During the time when Waukegan High School was split into Waukegan East and Waukegan West High Schools, East retained the "Bulldog" nickname that had been in use, while the West school took the name "Raiders". When the schools merged again, the traditional Bulldog name was retained. However, a pirate's eye patch was added to depictions of the bulldog to honor the "Raiders" legacy of the West campus.

Waukegan sponsors the following interscholastic athletic teams for men and women:

- Badminton
- Baseball
- Basketball
- Bowling
- Cheerleading
- Cross Country
- Football
- Golf

- Soccer
- Softball
- Swimming
- Tennis
- Track and Field
- Volleyball
- Wrestling
While not sponsored by the IHSA, the school also sponsors teams in pom poms for women, and coed teams in drill team and rifle team.

The following teams have finished in the top four of their respective state championship tournaments, sponsored by the IHSA:
- Baseball: 2nd place (1959–60); State Champions (1970–71, 1982–83)
- Basketball (boys): 4th place (1958–59); 2nd place (2008–09); 3rd place (2009–10)
- Cross Country (boys): 3rd place (1993–94)
- Golf (boys): 4th place (1939–40); 3rd place (1957–58); 2nd place (1953–54, 1962–63, 1963–64, 1969–70)
- Golf (girls): 4th place (1976–77, 1977–78, 1983–84); 3rd place (1992–93); 2nd place (1981–82); State Champions (1975–76, 1980–81, 1991–92)
- Track & Field (boys): 4th place (1926–27); 3rd place (1982–83, 1989–90); 2nd place (1953–54); State Champions (1979–80)
- Track & Field (girls): 3rd place (1994–95); 2nd place (1995–96)
- Wrestling: 4th place (1953–54, 1960–61, 1991–92, 1993–94, 2000–01); 3rd place (1956–57, 1958–59, 1959–60, 1964–65, 1969–70, 1971–72, 1981–82); 2nd place (1950–51, 1951–52, 1961–62, 1990–91); State Champions (1957–58, 1962–63, 1963–64, 1965–66)

The 1982–83 baseball state title, the 1983–84 4th-place finish in girls golf, and the 1989–90 3rd-place finish in boys track & field were won by Waukegan West High School. The IHSA recognizes the current Waukegan High School as the caretaker of these victories.

== The Purple, The Green, The Gold (Fight Song) ==
Also known as the School Song, or Purple, Green, and Gold, it was originally composed by Otto E. Graham in 1959.

==Notable alumni==

- Paul Adams was an Illinois Fighting Illini football player and long-time coach at Deerfield High School.
- Robert Barnett was a lawyer whose clients have included Bill Clinton, Hillary Clinton, and Barack Obama.
- Gary Bennett (class of 1990) was a Major League Baseball catcher (1995–2008). He was a member of the 2006 World Series Champion St.
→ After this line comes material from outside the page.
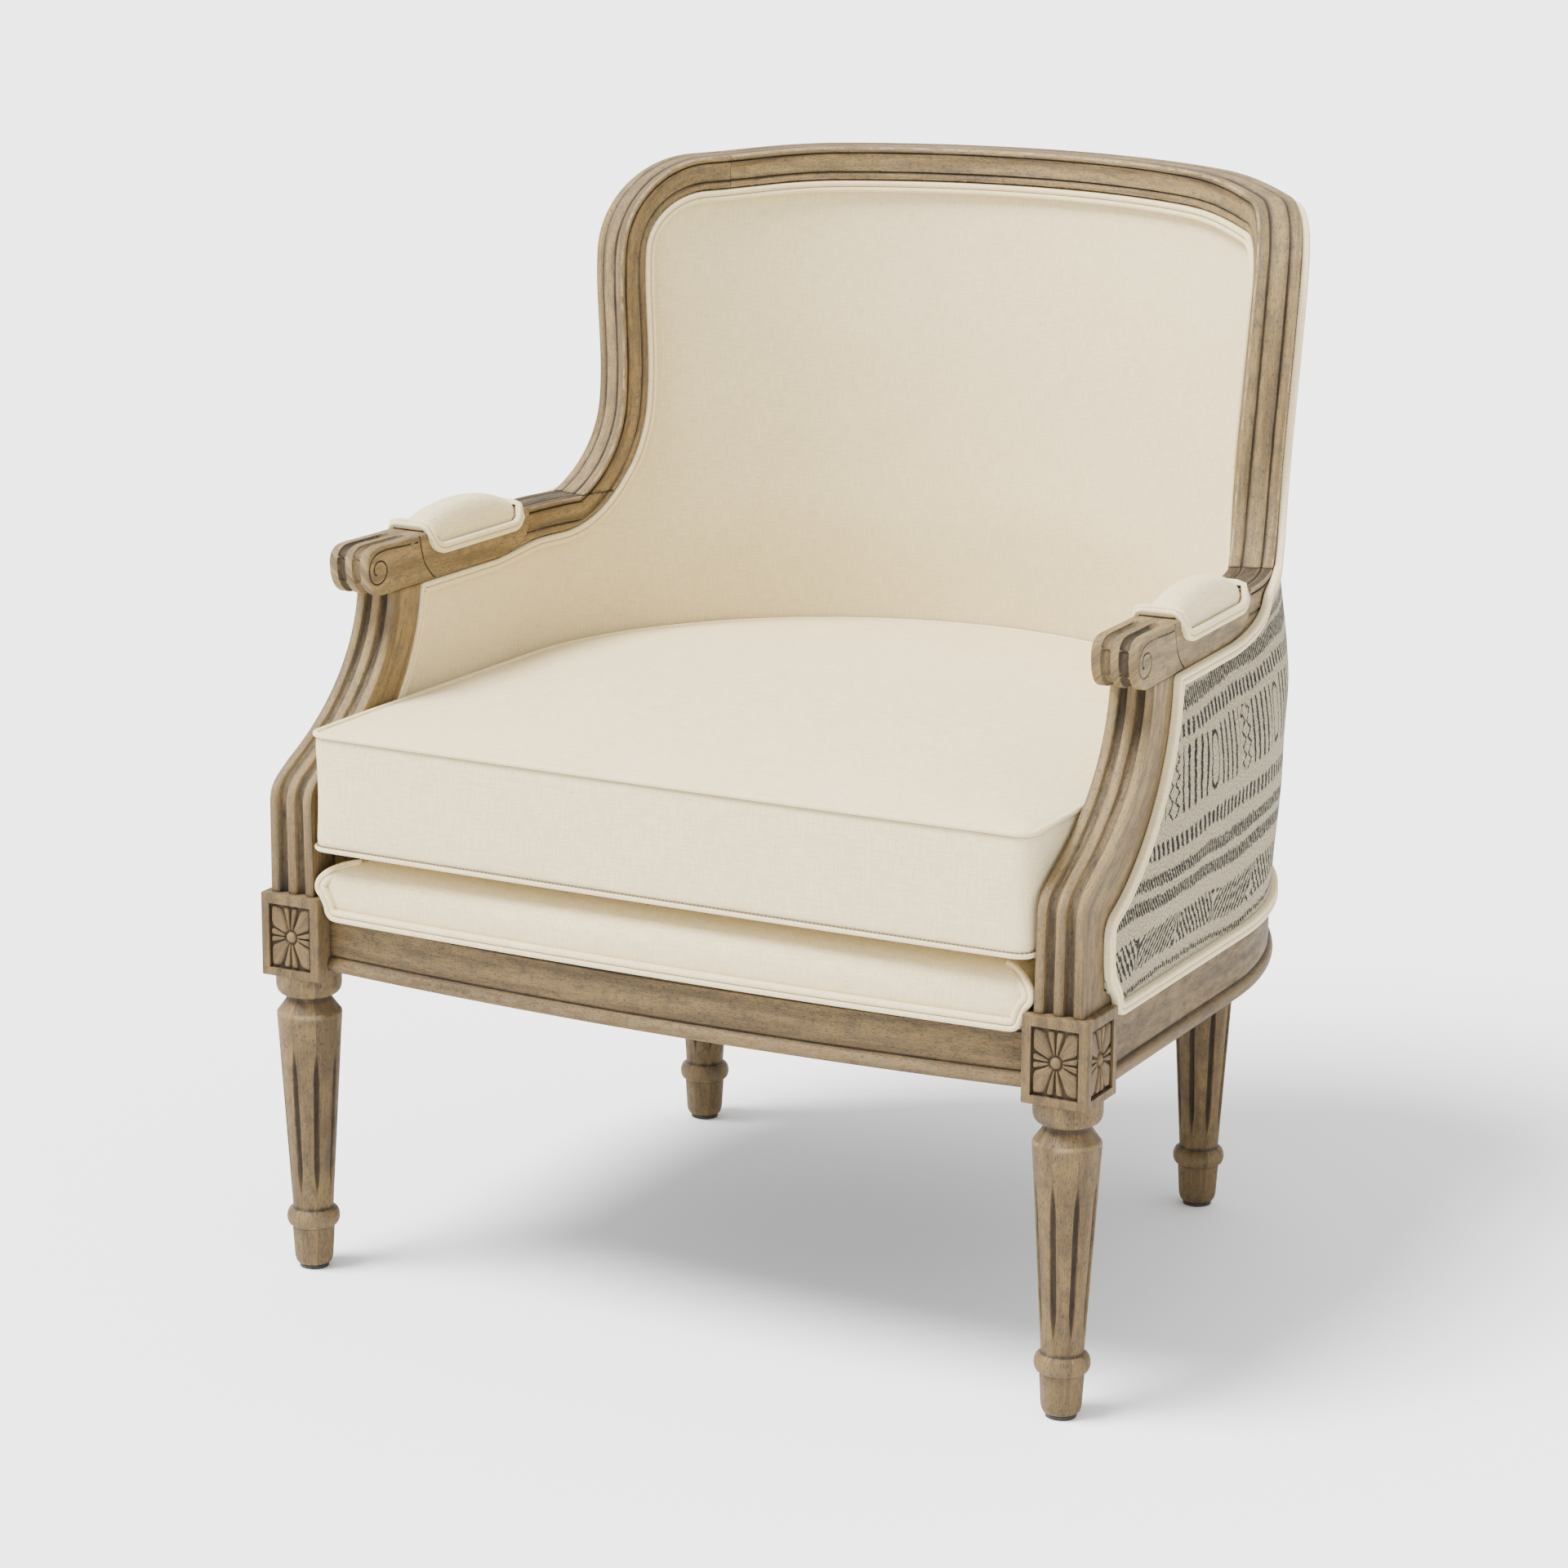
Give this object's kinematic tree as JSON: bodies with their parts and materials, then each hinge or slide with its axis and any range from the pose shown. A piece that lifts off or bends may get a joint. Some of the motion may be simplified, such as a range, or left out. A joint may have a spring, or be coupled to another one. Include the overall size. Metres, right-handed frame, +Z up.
{
  "type": "bergere armchair",
  "caption": "Upholstered gondola bergere: carved wooden frame with turned fluted legs, scrolled padded arms, horseshoe back and a loose box cushion.",
  "frame": {"origin": "middle of the bounding box in plan, on the floor under the glides", "axes": "+Z up, the seat opens towards -Y, +X is the right-hand side seen from the front"},
  "size_m": [0.7296, 0.713, 0.865],
  "materials": {
    "painted_wood": "weathered pale wood with a grey-brown patina, darker in the grooves",
    "bare_wood": "unfinished beech",
    "canvas": "undyed cream canvas, plain weave, matt",
    "woven_cover": "grey-beige flat weave with charcoal rows of geometric figures",
    "webbing": "jute webbing",
    "dust_cloth": "black dust cloth",
    "glide": "black nylon",
    "steel": "zinc-plated steel"
  },
  "bodies": {
    "frame": {"front_rail": "painted_wood", "back_rail": "painted_wood", "side_rail_right": "painted_wood", "side_rail_left": "painted_wood", "front_leg_right": "painted_wood", "front_leg_left": "painted_wood", "back_leg_right": "painted_wood", "back_leg_left": "painted_wood", "front_glide_right": "glide", "front_glide_left": "glide", "back_glide_right": "glide", "back_glide_left": "glide", "arm_post_right": "painted_wood", "arm_post_left": "painted_wood", "arm_right": "painted_wood", "arm_left": "painted_wood", "back_stile_right": "painted_wood", "back_stile_left": "painted_wood", "top_rail": "painted_wood", "arm_dowel_right": "bare_wood", "arm_dowel_left": "bare_wood", "top_rail_dowel_right": "bare_wood", "top_rail_dowel_left": "bare_wood", "elbow_upright_right": "bare_wood", "elbow_upright_left": "bare_wood", "back_upright_right": "bare_wood", "back_upright_left": "bare_wood", "front_corner_block_right": "bare_wood", "front_corner_block_left": "bare_wood", "back_corner_block_right": "bare_wood", "back_corner_block_left": "bare_wood", "front_block_screw_1_right": "steel", "front_block_screw_1_left": "steel", "front_block_screw_2_right": "steel", "front_block_screw_2_left": "steel", "back_block_screw_1_right": "steel", "back_block_screw_1_left": "steel", "back_block_screw_2_right": "steel", "back_block_screw_2_left": "steel", "long_webbing_1": "webbing", "long_webbing_2": "webbing", "long_webbing_3": "webbing", "long_webbing_4": "webbing", "cross_webbing_1": "webbing", "cross_webbing_2": "webbing", "cross_webbing_3": "webbing", "dust_cover": "dust_cloth", "seat_deck": "canvas", "deck_welt": "canvas", "inner_lining": "canvas", "inner_welt": "canvas", "outer_cover": "woven_cover", "outer_welt": "canvas", "arm_pad_right": "canvas", "arm_pad_left": "canvas", "arm_pad_welt_right": "canvas", "arm_pad_welt_left": "canvas"},
    "cushion": {"seat_cushion": "canvas"}
  },
  "joints": [
    {"name": "cushion_lift", "type": "slide", "parent": "frame", "child": "cushion", "axis": [0, 0, 1], "range_m": [0, 0.075]}
  ]
}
Louis Cardinals.
- Jack Benny (did not graduate) was a vaudevillian, comedian, and star of radio, film, and television from the 1920s through the 1960s.
- Jim Bittermann has been a news reporter based in Europe since 1980 for NBC, ABC, and most recently CNN.
- Nick Browder was a quarterback in the Arena Football League.
- Corky Calhoun was a professional basketball player (1972–80), member of 1977 NBA Champion Portland Trail Blazers.
- Sam Cunningham, mayor of Waukegan (2017–2021)
- Betty Currie was the personal secretary for President Bill Clinton, best known for her testimony in the Monica Lewinsky affair.
- Johnny Dickshot was a Major League Baseball player (Pittsburgh Pirates, New York Giants, Chicago White Sox).
- William F. Durkin, mayor of Waukegan (1993–2001)
- Otto Graham was a professional football player (1946–55), playing his entire career as quarterback for the Cleveland Browns; he is a member of the Pro Football Hall of Fame.
- Charles Kupperman (class of 1968), Deputy U.S. National Security Advisor.
- Jermaine Lewis was a professional football player in the Arena Football League.
- Rashaan Melvin (class of 2008) is a former cornerback for the NFL's Carolina Panthers
- Bob O'Farrell was a Major League Baseball catcher (1915–35), voted the National League's 1926 Most Valuable Player and played for the 1926 World Series champion St. Louis Cardinals.
- David Ogrin is a professional golfer.
- Jerry Orbach was an actor noted for roles on stage, television, and film; won a Tony Award for his work on Broadway and starred in the NBC television series Law & Order.
- Adam Pearce (class of 1996) was a World Champion and Hall of Fame professional wrestler, currently serving as WWE's resident on-screen official.
- Jereme Richmond (class of 2010), basketball player for University of Illinois, declared for NBA draft in 2011.
- Brian Traxler is a former MLB player (Los Angeles Dodgers).
- Jerome Whitehead was a professional basketball player in the NBA (1978–89); member of the national champion 1976-77 Marquette Warriors men's basketball team.